→ Exercise description: Find every line with the word "type". Copy those lines.

→ Information shown:
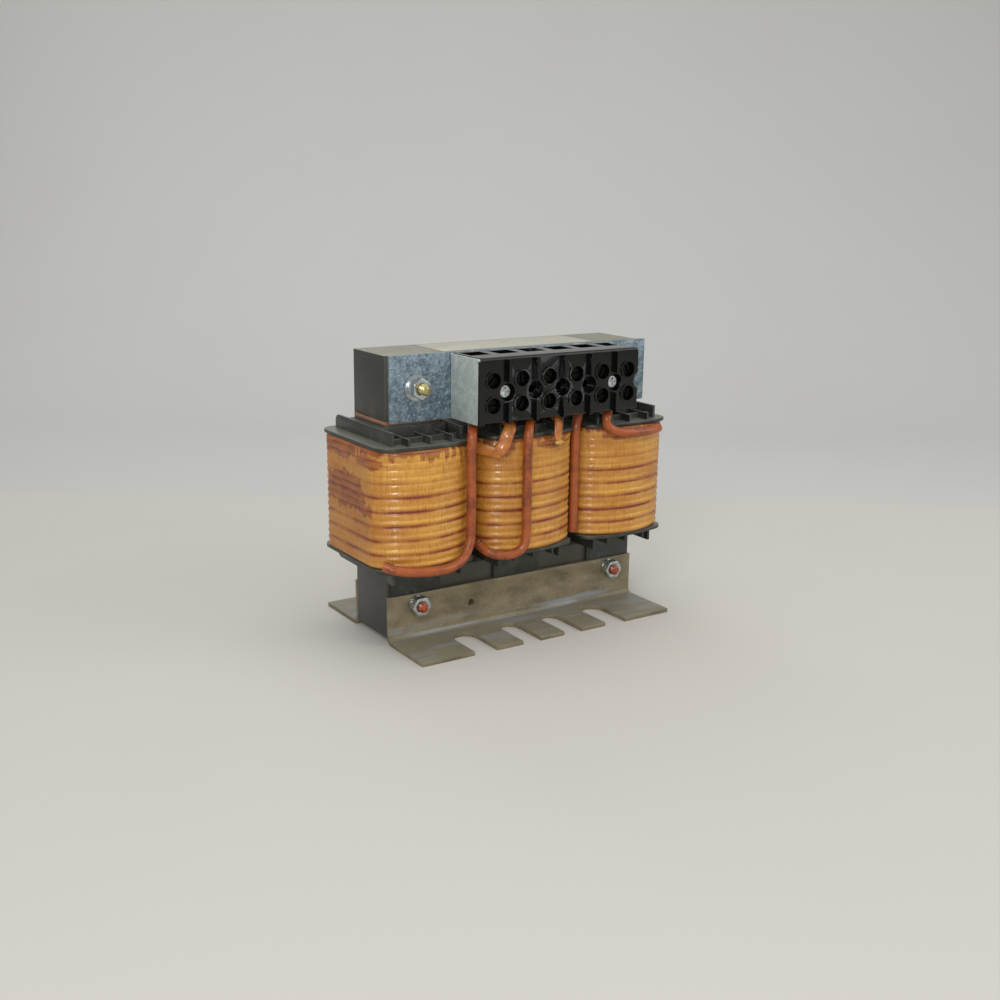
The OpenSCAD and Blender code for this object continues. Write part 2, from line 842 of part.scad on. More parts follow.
module barrier(x, w, split) {
    low_h = block_mid - boss_clear - block_z;
    high_h = block_top - block_mid - boss_clear - barrier_step;
    if (split) {
        translate([x - w / 2, -barrier_face, block_z])
            cube([w, barrier_out + overrun, low_h]);
        translate([x - w / 2, -barrier_face, block_mid + boss_clear])
            cube([w, barrier_out + overrun, high_h]);
    } else {
        translate([x - w / 2, -barrier_face, block_z])
            cube([w, barrier_out + overrun, block_h - barrier_step]);
    }
}

module mounting_sinks() {
    for (x = seam_xs)
        translate([x, -block_screw_seat, block_mid])
            rotate([90, 0, 0])
                cylinder(r = block_sink_r, h = block_sink_depth + barrier_out + overrun);
    for (k = [0 : poles - 2])
        translate([seam_xs[k], -block_back + overrun, block_mid])
            rotate([90, 0, 0])
                cylinder(r = block_hole_r, h = block_d + 2 * overrun);
}

module terminal_block() {
    color([0.07, 0.07, 0.07])
        difference() {
            union() {
                translate([block_left, 0, 0])
                    rotate([90, 0, 90])
                        linear_extrude(block_right - block_left)
                            block_section();
                for (k = [0 : poles - 2])
                    barrier(seam_xs[k], barrier_t, true);
                barrier(block_left + barrier_t / 2, barrier_t, false);
                translate([wing_out, -barrier_face, block_z])
                    cube([block_left - wing_out + barrier_t, lip_t, block_h - barrier_step]);
                for (x = pole_xs, side = [-1, 1])
                    translate([x, -pole_face, block_mid + side * clamp_rise])
                        rotate([90, 0, 0])
                            cylinder(r = rim_r, h = rim_h);
            }
            for (x = pole_xs, side = [-1, 1])
                clamp_chamber(x, side);
            for (x = pole_xs)
                bar_slot(x);
            mounting_sinks();
            corner_waste();
        }
}

// Waste of the rounded top right corner
module corner_waste() {
    translate([block_right - corner_round, -block_back + overrun, block_top - corner_round])
        rotate([90, 0, 0])
            difference() {
                cube([corner_round + overrun, corner_round + overrun,
                    block_d + barrier_out + 2 * overrun]);
                translate([0, 0, -overrun])
                    cylinder(r = corner_round, h = block_d + barrier_out + 4 * overrun);
            }
}

module terminal_bars() {
    color([0.72, 0.6, 0.35])
        for (x = pole_xs)
            translate([x - bar_w / 2, -bar_front, block_mid - bar_l / 2])
                cube([bar_w, bar_t, bar_l]);
}

module block_screw() {
    difference() {
        union() {
            cylinder(r = block_screw_head_r, h = block_screw_head_h - block_screw_dome);
            translate([0, 0, block_screw_head_h - block_screw_dome])
                cylinder(r1 = block_screw_head_r, r2 = block_screw_head_r - block_screw_dome,
                    h = block_screw_dome);
            translate([0, 0, -(block_screw_seat - block_screw_end)])
                cylinder(r = block_screw_r, h = block_screw_seat - block_screw_end + sink_play);
        }
        for (a = [0, 90])
            rotate([0, 0, a])
                translate([-cross_l / 2, -cross_w / 2, block_screw_head_h - cross_deep])
                    cube([cross_l, cross_w, cross_deep + overrun]);
    }
}

module block_screws() {
    color([0.72, 0.76, 0.8])
        for (x = [seam_xs[0], seam_xs[poles - 2]])
            translate([x, -block_screw_seat, block_mid])
                rotate([90, 0, 0])
                    block_screw();
}

// Cage clamps.
module clamp_screw(k, side) {
    color([0.6, 0.56, 0.42])
        translate([pole_xs[k], -screw_tip, block_mid + side * clamp_rise])
            rotate([90, 0, 0])
                difference() {
                    union() {
                        cylinder(d = screw_d, h = screw_len + screw_gap);
                        translate([0, 0, screw_len])
                            cylinder(d = screw_head_d, h = screw_head_h);
                    }
                    rotate([0, 0, 25 + 50 * k + 20 * side])
                        translate([-screw_head_d / 2 - overrun, -slot_w / 2,
                            screw_len + screw_head_h - slot_deep])
                            cube([screw_head_d + 2 * overrun, slot_w, slot_deep + overrun]);
                }
}

module cage_section() {
    difference() {
        translate([-cage_w / 2 + cage_round, cage_round])
            rounded_box(cage_w - 2 * cage_round, cage_len - 2 * cage_round);
        translate([-cage_w / 2 + cage_side, cage_back])
            square([cage_w - 2 * cage_side, cage_len - cage_back - cage_front]);
    }
}

module rounded_box(w, d) {
    translate([-cage_round, 0])
        square([w + 2 * cage_round, d]);
    translate([0, -cage_round])
        square([w, d + 2 * cage_round]);
    for (x = [0, w], y = [0, d])
        translate([x, y])
            circle(r = cage_round);
}

// The cage of pole k, drawn forwards by shift
module clamp_cage(k, side, shift) {
    color([0.66, 0.66, 0.6])
        translate([pole_xs[k], -cage_open_back - shift, block_mid + side * clamp_rise])
            difference() {
                translate([0, 0, -cage_h / 2])
                    mirror([0, 1, 0])
                        linear_extrude(cage_h)
                            cage_section();
                translate([0, -cage_len + cage_front + overrun, 0])
                    rotate([90, 0, 0])
                        cylinder(r = screw_d / 2 + screw_play, h = cage_front + 2 * overrun);
            }
}

// Bobbins.
module flange_plate(z) {
    translate([0, 0, z])
        linear_extrude(flange_t)
            polygon(plan_ring(flange_plan, 0, 7, 8, 8));
}

// Upright walls and ribs on the outside of one flange, upwards from z = 0
module flange_walls() {
    reach = bobbin_d / 2 * rib_end_share;
    cross_y = tube_out[1] + (reach - tube_out[1]) * cross_rib_share;
    for (side = [-1, 1])
        translate([side * (collar_x + collar_t / 2) - collar_t / 2, 0, 0])
            rotate([90, 0, 90])
                linear_extrude(collar_t)
                    collar_section();
    for (side = [-1, 1]) {
        for (share = rib_xs_share)
            translate([share * collar_x - rib_t / 2, side > 0 ? tube_out[1] - overrun / 2 : -reach, 0])
                cube([rib_t, reach - tube_out[1] + overrun / 2, rib_h]);
        translate([-collar_x - collar_t / 2, side * cross_y - rib_t / 2, 0])
            cube([2 * collar_x + collar_t, rib_t, rib_h - cross_rib_drop]);
    }
}

module collar_section() {
    difference() {
        translate([-collar_d / 2, -flange_t / 2])
            square([collar_d, collar_h + flange_t / 2]);
        translate([collar_d / 2 - collar_round, collar_h - collar_round])
            difference() {
                square([collar_round + overrun, collar_round + overrun]);
                circle(r = collar_round);
            }
    }
}

module bobbin(x) {
    skirt_z = angle_h + skirt_gap;
    color([0.13, 0.13, 0.12])
        translate([x, 0, 0])
            difference() {
                union() {
                    flange_plate(lower_flange);
                    flange_plate(upper_flange - flange_t);
                    translate([-tube_out[0], -tube_out[1], yoke_z])
                        cube([2 * tube_out[0], 2 * tube_out[1], bobbin_h]);
                    translate([0, 0, upper_flange])
                        flange_walls();
                    translate([0, 0, lower_flange])
                        mirror([0, 0, 1])
                            flange_walls();
                    for (side = [-1, 1])
                        translate([-skirt_w / 2, side > 0 ? tube_in[1] : -tube_out[1], skirt_z])
                            cube([skirt_w, bobbin_wall, lower_flange - skirt_z]);
                }
                translate([-tube_in[0], -tube_in[1], yoke_z - overrun])
                    cube([2 * tube_in[0], 2 * tube_in[1], bobbin_h + 2 * overrun]);
            }
}

module bobbin_left() {
    bobbin(legs[0]);
}

module bobbin_middle() {
    bobbin(legs[1]);
}

module bobbin_right() {
    bobbin(legs[2]);
}

// Windings.
module winding_core(x) {
    hole = [tube_out[0] + winding_play, tube_out[1] + winding_play];
    color([0.5, 0.3, 0.14])
        translate([x, 0, wind_z])
            difference() {
                linear_extrude(wind_h)
                    polygon([for (dir = turn_dirs) plan_point(coil_plan, dir, -wire_d - turn_seat)]);
                translate([-hole[0], -hole[1], -overrun])
                    cube([2 * hole[0], 2 * hole[1], wind_h + 2 * overrun]);
            }
}

module winding_turns(x) {
    rings = winding_rings();
    color([0.71, 0.5, 0.23])
        translate([x, 0, 0])
            polyhedron(
                points = [for (ring = rings, p = ring) p],
                faces = tube_faces(len(rings), wire_sides)
            );
}

// Leads.
// A sleeved lead along a route, with its bare end upright in the clamp at x
module lead(route, x) {
    top = [[x, wire_y, block_z], [x, wire_y, sleeve_end]];
    bends = [for (p = route) placed(p)];
    path = concat(spline(concat(bends, top), lead_steps), [top[1]]);
    count = len(path);
    normals = [
        for (i = 0, n = flat_to(side_hint, way(path, 0)); i < count;
            i = i + 1, n = flat_to(n, way(path, min(i, count - 1)))) n
    ];
    rings = concat(
        [for (i = [0 : count - 2]) lead_ring(path[i], way(path, i), normals[i], lead_d / 2)],
        [
            lead_ring(path[count - 1], [0, 0, 1], flat_to(normals[count - 1], [0, 0, 1]), lead_d / 2),
            lead_ring(path[count - 1], [0, 0, 1], flat_to(normals[count - 1], [0, 0, 1]), lead_wire_d / 2),
            lead_ring([x, wire_y, wire_end], [0, 0, 1],
                flat_to(normals[count - 1], [0, 0, 1]), lead_wire_d / 2)
        ]
    );
    color([0.62, 0.34, 0.18])
        polyhedron(
            points = [for (ring = rings, p = ring) p],
            faces = tube_faces(len(rings), lead_sides)
        );
}

function lead_ring(centre, along, side, r) =
    let (up = cross(along, side))
    [for (k = [0 : lead_sides - 1])
        let (a = 360 * k / lead_sides)
        centre + r * (cos(a) * side + sin(a) * up)];

e_core();
top_yoke();
gap_spacers();
front_mounting_angle();
rear_mounting_angle();
lower_bolts();
lower_nuts();
lower_flat_washers();
lower_lock_washers();
upper_bolts();
upper_nuts();
upper_flat_washers();
upper_lock_washers();
bolt_sleeves();
front_clamp_plate();
terminal_bracket();
terminal_block();
terminal_bars();
block_screws();
rating_label();
bobbin_left();
bobbin_middle();
bobbin_right();
winding_core(legs[0]);  // winding_core_left
winding_core(legs[1]);  // winding_core_middle
winding_core(legs[2]);  // winding_core_right
winding_turns(legs[0]);  // winding_turns_left
winding_turns(legs[1]);  // winding_turns_middle
winding_turns(legs[2]);  // winding_turns_right
lead(route_1, pole_xs[0]);  // lead_1
lead(route_2, pole_xs[1]);  // lead_2
lead(route_3, pole_xs[2]);  // lead_3
lead(route_4, pole_xs[3] + lead_4_shift);  // lead_4
lead(route_5, pole_xs[4]);  // lead_5
lead(route_6, pole_xs[5]);  // lead_6
clamp_screw(0, 1);  // clamp_screw_top_1
clamp_screw(1, 1);  // clamp_screw_top_2
clamp_screw(2, 1);  // clamp_screw_top_3
clamp_screw(3, 1);  // clamp_screw_top_4
clamp_screw(4, 1);  // clamp_screw_top_5
clamp_screw(5, 1);  // clamp_screw_top_6
clamp_screw(0, -1);  // clamp_screw_bottom_1
clamp_screw(1, -1);  // clamp_screw_bottom_2
clamp_screw(2, -1);  // clamp_screw_bottom_3
clamp_screw(3, -1);  // clamp_screw_bottom_4
clamp_screw(4, -1);  // clamp_screw_bottom_5
clamp_screw(5, -1);  // clamp_screw_bottom_6
clamp_cage(0, 1, 0);  // clamp_cage_top_1
clamp_cage(1, 1, 0);  // clamp_cage_top_2
clamp_cage(2, 1, 0);  // clamp_cage_top_3
clamp_cage(3, 1, 0);  // clamp_cage_top_4
clamp_cage(4, 1, 0);  // clamp_cage_top_5
clamp_cage(5, 1, 0);  // clamp_cage_top_6
clamp_cage(0, -1, lower_shift);  // clamp_cage_bottom_1
clamp_cage(1, -1, lower_shift);  // clamp_cage_bottom_2
clamp_cage(2, -1, lower_shift);  // clamp_cage_bottom_3
clamp_cage(3, -1, lower_shift);  // clamp_cage_bottom_4
clamp_cage(4, -1, lower_shift);  // clamp_cage_bottom_5
clamp_cage(5, -1, lower_shift);  // clamp_cage_bottom_6
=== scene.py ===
"""Three-phase line reactor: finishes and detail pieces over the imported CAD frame.

The CAD nodes give every size and place. This script gives each of them its
finish and puts finer pieces where a plain solid would show. Sizes are in
millimetres in the frame of the part's source (X along the width, -Y to the
front, Z = 0 on the floor), and a mesh is scaled to metres when it becomes a
piece.
"""

import logging
import math
from dataclasses import dataclass, field
from enum import Enum
from typing import Any, Callable, Sequence

import bmesh
import bpy
from mathutils import Matrix, Vector, noise


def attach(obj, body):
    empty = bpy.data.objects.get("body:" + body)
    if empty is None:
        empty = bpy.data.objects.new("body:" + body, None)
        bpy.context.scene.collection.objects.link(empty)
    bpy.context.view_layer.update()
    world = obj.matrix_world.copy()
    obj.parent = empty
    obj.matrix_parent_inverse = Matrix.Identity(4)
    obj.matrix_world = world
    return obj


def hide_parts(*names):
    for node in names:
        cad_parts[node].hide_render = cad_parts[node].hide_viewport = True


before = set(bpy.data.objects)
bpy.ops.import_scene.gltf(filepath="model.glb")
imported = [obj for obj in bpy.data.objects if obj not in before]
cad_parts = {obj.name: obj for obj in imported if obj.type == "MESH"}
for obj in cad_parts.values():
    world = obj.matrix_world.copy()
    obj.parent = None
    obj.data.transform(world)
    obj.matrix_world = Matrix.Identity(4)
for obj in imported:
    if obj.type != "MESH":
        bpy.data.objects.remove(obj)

Triple = tuple[float, float, float]

LOG = logging.getLogger("line_reactor")
MM = 0.001
ROOT = "reactor"
SAME_SPOT = 0.0005
SAME_SEAM = 0.0001
FLAT_ANGLE = 0.4
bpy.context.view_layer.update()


def srgb(red: float, green: float, blue: float) -> tuple[float, float, float, float]:
    """Turns a screen colour into the linear one that shaders take.

    Args:
        red: Red from 0 to 255.
        green: Green from 0 to 255.
        blue: Blue from 0 to 255.

    Returns:
        Linear red, green, blue and an alpha of 1.
    """

    def linear(value: float) -> float:
        """Undoes the screen's curve for one channel."""
        share = value / 255
        return share / 12.92 if share <= 0.04045 else ((share + 0.055) / 1.055) ** 2.4

    return linear(red), linear(green), linear(blue), 1.0


def smooth(low: float, high: float, value: float) -> float:
    """Steps smoothly from 0 at low to 1 at high; low may be the larger one.

    Args:
        low: Where the result is 0.
        high: Where the result is 1.
        value: The number to place between them.

    Returns:
        A share from 0 to 1.
    """
    share = min(1.0, max(0.0, (value - low) / (high - low)))
    return share * share * (3 - 2 * share)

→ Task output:
cad_parts = {obj.name: obj for obj in imported if obj.type == "MESH"}
    if obj.type != "MESH":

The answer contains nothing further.